When Marial, 28, lines up for the marathon on Sunday, the final day of the London Olympic Games, it will mark the culmination of a remarkable journey from his war-torn homeland in Africa to the United States and on to the biggest athletic competition in the world.
It will be just his third time running the 26.2-mile race. The road he's traveled to get here must make that distance seem minuscule.
"I'm just going there and I will run the race and see what happens," he said by phone last week from Flagstaff, Ariz., where he was training.
Marial will be competing under special rules as an "independent Olympic athlete," representing no nation and running under the Olympic flag. His birthplace of South Sudan is a brand-new country, fresh from decades of conflict, without its own Olympic team. His adopted home, the United States, where he discovered his athletic gift, hasn't made him a citizen.
If Marial wins the gold - that isn't expected, but then again, little about his story is - the Olympic anthem would play on the medal stand. Perhaps that's only fitting for a man whose story seems to epitomize the Olympic ideal.
"Guor Marial is not a man without a team," said his friend Brad Poore, a Sacramento, Calif.-area lawyer who led the fight to get him invited to London. "The world is his team."
Marial was born in 1984 in a small village in Unity state in what is now South Sudan. At the time, though, his village was still part of Sudan, the vast, unruly East African nation that has been at war with itself for decades.
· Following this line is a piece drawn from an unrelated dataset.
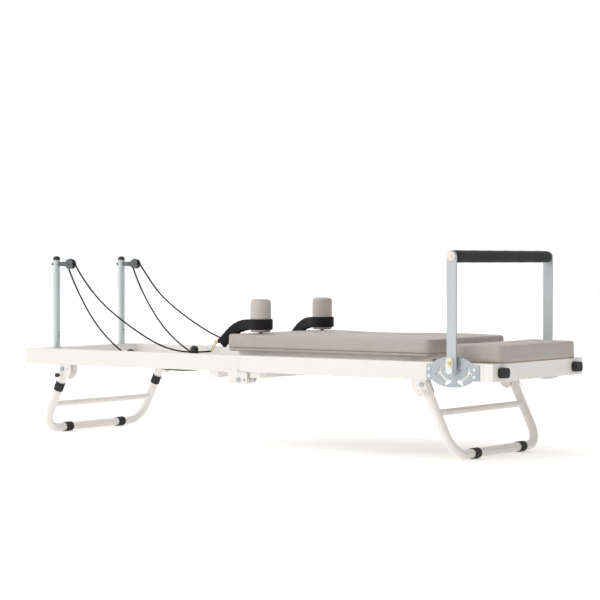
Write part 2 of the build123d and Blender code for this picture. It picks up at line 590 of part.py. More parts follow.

In the conflict pitting the northern government against southern rebels, hardly any family was spared - certainly not Marial's own.
He lost eight of his 10 brothers and sisters, and many other relatives, either because of fighting or the privation and disease it unleashed. His family tried to send him to the north, to live with an uncle, but he was captured along the way and forced to work as a laborer. He was barely 10 years old.
He managed to return to the south only to be captured again, this time by a Sudanese soldier, whose family used him as an unpaid servant.
When he finally made it to the north, Sudanese authorities accused his uncle, a humanitarian worker, of helping the southern rebels. Security forces raided their home and attacked Marial and his aunt, breaking his jaw with the butts of their rifles. He and his aunt fled to Egypt, where they lived under the auspices of the United Nations before the United States took them in as refugees in 2001.
Marial enrolled in high school in Concord, N.H., at age 17 and got a 40-hour-a-week job stocking produce at a grocery store to send money back to his family in Sudan. He'd never really run before, but his P.E. teacher noticed something unusual.
"He said, 'You can run and run and never get tired,' " Marial recalled.
The cross-country coach, Rusty Cofrin, called him in for a tryout. Marial showed up in basketball shoes, and Cofrin looked skeptical. But once he started running, "the kid just floated," Cofrin said.
After a long circuit around a park and 1.5 miles on the track, Cofrin, an accomplished runner, saw that Marial seemed barely to have broken a sweat. "If you feel good, take off," Cofrin said.